→ **Data in this exercise**
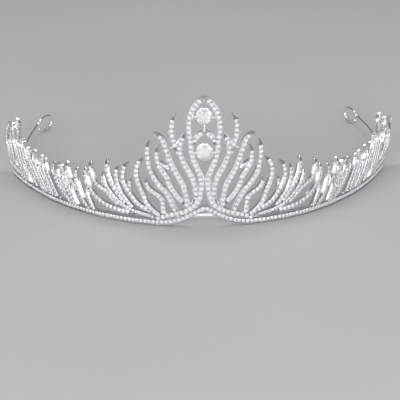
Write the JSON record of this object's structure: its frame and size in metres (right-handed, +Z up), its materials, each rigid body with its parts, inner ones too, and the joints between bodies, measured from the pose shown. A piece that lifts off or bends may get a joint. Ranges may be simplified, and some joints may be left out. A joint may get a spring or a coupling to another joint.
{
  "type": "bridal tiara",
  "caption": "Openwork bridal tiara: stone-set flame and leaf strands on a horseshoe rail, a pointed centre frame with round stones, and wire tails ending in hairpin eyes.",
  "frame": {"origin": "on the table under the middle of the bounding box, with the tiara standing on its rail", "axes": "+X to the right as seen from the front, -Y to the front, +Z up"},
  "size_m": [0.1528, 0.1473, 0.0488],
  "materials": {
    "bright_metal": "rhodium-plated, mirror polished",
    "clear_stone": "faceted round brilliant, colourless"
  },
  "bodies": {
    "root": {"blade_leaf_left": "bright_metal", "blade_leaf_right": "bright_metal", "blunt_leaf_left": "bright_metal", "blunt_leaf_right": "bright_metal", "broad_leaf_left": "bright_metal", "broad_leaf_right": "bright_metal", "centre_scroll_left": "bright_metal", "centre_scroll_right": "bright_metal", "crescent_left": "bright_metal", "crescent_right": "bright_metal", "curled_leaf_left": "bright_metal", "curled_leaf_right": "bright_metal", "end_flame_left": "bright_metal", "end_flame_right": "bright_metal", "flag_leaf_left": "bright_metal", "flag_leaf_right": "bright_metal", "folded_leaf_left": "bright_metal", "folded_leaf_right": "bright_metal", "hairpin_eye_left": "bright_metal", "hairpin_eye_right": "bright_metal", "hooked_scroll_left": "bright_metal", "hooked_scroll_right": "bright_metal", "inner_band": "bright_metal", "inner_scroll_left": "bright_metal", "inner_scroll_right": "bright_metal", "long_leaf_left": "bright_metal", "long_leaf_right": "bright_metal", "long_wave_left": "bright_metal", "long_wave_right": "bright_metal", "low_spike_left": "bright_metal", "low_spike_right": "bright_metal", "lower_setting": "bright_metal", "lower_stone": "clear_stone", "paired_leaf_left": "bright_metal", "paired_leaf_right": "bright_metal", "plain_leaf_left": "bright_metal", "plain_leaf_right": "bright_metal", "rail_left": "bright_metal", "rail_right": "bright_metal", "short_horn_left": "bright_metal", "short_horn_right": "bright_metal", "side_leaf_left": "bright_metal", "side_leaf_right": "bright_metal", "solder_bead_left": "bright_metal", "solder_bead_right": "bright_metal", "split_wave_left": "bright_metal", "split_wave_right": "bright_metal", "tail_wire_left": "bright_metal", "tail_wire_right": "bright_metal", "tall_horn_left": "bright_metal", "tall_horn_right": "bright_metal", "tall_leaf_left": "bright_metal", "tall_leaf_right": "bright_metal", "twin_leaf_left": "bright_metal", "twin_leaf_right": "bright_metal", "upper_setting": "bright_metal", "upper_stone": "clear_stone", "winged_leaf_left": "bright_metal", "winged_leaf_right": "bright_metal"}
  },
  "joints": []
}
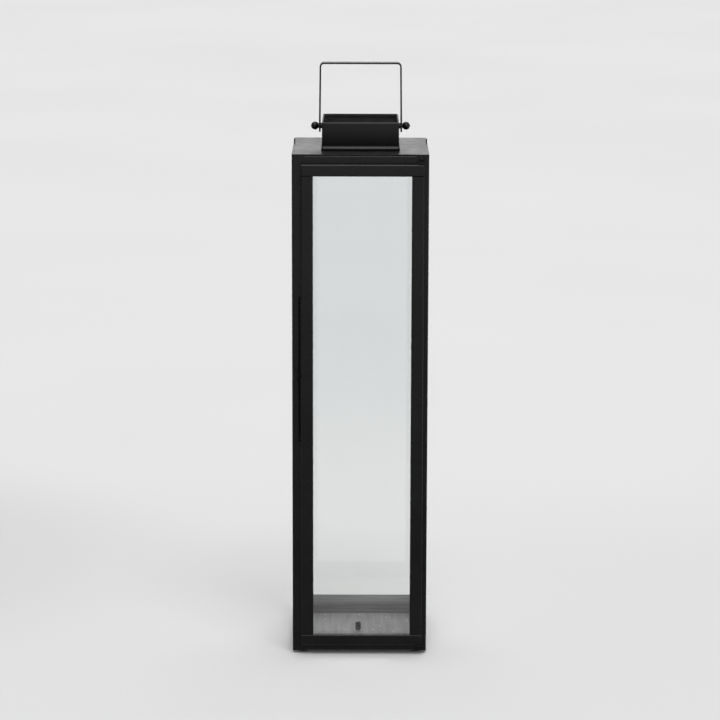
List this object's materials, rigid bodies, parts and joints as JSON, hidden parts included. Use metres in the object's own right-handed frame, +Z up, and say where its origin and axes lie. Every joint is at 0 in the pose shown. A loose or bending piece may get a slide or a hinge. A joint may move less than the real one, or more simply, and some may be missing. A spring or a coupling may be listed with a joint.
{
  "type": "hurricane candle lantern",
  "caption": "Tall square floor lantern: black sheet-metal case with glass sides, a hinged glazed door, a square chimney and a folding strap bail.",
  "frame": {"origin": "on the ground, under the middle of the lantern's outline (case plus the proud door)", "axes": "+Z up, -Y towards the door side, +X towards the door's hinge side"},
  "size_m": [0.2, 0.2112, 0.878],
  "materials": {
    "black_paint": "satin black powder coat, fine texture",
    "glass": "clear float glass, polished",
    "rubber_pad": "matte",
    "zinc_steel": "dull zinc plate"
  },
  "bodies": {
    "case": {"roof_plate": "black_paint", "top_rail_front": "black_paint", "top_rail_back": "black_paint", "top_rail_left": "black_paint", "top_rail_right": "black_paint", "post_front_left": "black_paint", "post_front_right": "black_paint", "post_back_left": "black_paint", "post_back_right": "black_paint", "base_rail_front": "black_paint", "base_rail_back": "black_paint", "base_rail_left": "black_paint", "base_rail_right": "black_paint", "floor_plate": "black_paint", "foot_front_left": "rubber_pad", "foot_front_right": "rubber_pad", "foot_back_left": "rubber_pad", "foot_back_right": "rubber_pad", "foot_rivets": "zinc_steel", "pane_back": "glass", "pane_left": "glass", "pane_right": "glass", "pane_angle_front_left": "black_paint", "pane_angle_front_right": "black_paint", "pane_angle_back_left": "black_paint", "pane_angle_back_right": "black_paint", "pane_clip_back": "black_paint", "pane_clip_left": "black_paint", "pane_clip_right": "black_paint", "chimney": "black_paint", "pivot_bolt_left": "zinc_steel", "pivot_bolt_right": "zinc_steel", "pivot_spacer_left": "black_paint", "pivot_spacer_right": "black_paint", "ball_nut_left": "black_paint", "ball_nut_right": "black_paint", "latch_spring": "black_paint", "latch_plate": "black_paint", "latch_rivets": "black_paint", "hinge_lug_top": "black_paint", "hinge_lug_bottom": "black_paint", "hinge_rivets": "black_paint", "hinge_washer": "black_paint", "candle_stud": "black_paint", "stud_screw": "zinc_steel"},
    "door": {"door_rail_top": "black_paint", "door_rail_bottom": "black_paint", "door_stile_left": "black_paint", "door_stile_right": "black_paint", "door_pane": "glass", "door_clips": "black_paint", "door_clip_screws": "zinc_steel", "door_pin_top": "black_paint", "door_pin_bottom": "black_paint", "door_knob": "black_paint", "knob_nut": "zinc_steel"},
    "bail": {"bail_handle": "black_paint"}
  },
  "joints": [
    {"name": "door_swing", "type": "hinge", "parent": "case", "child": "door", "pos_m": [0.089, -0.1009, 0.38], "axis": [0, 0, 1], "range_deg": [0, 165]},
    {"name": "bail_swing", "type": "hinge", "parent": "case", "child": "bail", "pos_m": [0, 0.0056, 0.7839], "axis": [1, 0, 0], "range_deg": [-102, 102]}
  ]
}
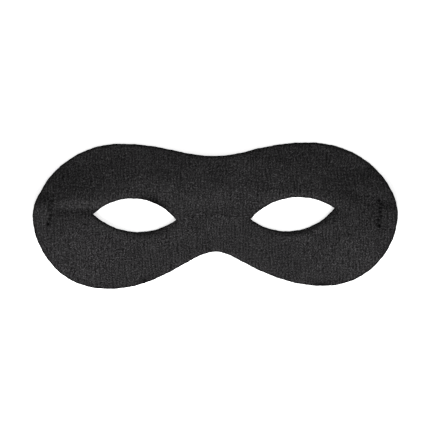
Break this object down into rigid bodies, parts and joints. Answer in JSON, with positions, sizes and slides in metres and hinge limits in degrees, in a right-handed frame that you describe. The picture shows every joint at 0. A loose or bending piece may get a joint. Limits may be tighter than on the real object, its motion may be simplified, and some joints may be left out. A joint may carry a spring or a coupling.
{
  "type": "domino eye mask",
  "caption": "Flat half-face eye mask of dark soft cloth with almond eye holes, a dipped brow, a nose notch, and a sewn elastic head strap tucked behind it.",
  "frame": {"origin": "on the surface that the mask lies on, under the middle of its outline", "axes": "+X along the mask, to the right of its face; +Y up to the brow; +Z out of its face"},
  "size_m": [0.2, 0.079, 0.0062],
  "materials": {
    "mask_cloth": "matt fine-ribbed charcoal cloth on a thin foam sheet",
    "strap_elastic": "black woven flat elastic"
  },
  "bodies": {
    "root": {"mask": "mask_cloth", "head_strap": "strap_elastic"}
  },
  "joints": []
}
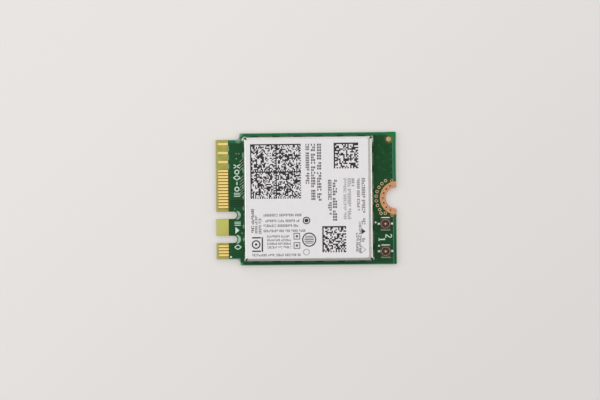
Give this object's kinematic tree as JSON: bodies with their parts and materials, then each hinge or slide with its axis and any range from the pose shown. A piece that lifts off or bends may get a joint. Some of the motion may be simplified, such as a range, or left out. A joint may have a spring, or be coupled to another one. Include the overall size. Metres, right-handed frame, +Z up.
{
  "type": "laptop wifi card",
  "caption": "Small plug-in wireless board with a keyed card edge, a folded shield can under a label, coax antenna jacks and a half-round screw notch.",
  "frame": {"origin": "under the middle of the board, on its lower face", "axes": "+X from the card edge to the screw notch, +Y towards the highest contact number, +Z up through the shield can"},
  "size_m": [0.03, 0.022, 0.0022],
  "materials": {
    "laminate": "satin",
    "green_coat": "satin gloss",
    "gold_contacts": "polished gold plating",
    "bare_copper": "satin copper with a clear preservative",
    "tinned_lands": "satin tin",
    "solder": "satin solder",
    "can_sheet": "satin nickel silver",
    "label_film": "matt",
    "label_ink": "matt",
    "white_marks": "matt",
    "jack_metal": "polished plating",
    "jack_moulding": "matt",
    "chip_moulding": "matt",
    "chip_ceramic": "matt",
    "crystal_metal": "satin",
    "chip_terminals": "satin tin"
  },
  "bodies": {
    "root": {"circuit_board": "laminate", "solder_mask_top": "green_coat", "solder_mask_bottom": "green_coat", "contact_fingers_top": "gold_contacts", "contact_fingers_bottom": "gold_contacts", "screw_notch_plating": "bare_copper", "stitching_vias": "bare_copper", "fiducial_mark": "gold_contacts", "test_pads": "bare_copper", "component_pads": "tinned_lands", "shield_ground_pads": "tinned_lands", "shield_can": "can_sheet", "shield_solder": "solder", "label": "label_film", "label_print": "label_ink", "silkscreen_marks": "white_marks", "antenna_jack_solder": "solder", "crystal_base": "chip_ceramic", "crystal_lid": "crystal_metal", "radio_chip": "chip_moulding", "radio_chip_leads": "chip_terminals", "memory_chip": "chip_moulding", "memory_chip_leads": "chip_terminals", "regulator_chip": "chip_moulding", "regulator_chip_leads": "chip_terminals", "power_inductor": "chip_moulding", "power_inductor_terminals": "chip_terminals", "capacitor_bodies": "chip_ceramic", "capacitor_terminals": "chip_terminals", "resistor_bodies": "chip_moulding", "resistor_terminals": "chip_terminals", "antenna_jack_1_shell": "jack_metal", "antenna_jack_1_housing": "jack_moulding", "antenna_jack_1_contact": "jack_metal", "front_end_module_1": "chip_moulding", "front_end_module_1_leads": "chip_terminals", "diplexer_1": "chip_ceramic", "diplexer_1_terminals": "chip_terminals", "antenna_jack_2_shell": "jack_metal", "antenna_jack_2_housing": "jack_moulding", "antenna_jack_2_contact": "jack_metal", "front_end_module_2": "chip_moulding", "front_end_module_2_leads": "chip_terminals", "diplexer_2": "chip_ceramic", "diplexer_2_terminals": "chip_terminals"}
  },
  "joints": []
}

→ **Exercise task**
Return from the data every line that holds "parts".

→ **Solution below**
Write the JSON record of this object's structure: its frame and size in metres (right-handed, +Z up), its materials, each rigid body with its parts, inner ones too, and the joints between bodies, measured from the pose shown. A piece that lifts off or bends may get a joint. Ranges may be simplified, and some joints may be left out. A joint may get a spring or a coupling to another joint.
List this object's materials, rigid bodies, parts and joints as JSON, hidden parts included. Use metres in the object's own right-handed frame, +Z up, and say where its origin and axes lie. Every joint is at 0 in the pose shown. A loose or bending piece may get a slide or a hinge. A joint may move less than the real one, or more simply, and some may be missing. A spring or a coupling may be listed with a joint.
Break this object down into rigid bodies, parts and joints. Answer in JSON, with positions, sizes and slides in metres and hinge limits in degrees, in a right-handed frame that you describe. The picture shows every joint at 0. A loose or bending piece may get a joint. Limits may be tighter than on the real object, its motion may be simplified, and some joints may be left out. A joint may carry a spring or a coupling.
Give this object's kinematic tree as JSON: bodies with their parts and materials, then each hinge or slide with its axis and any range from the pose shown. A piece that lifts off or bends may get a joint. Some of the motion may be simplified, such as a range, or left out. A joint may have a spring, or be coupled to another one. Include the overall size. Metres, right-handed frame, +Z up.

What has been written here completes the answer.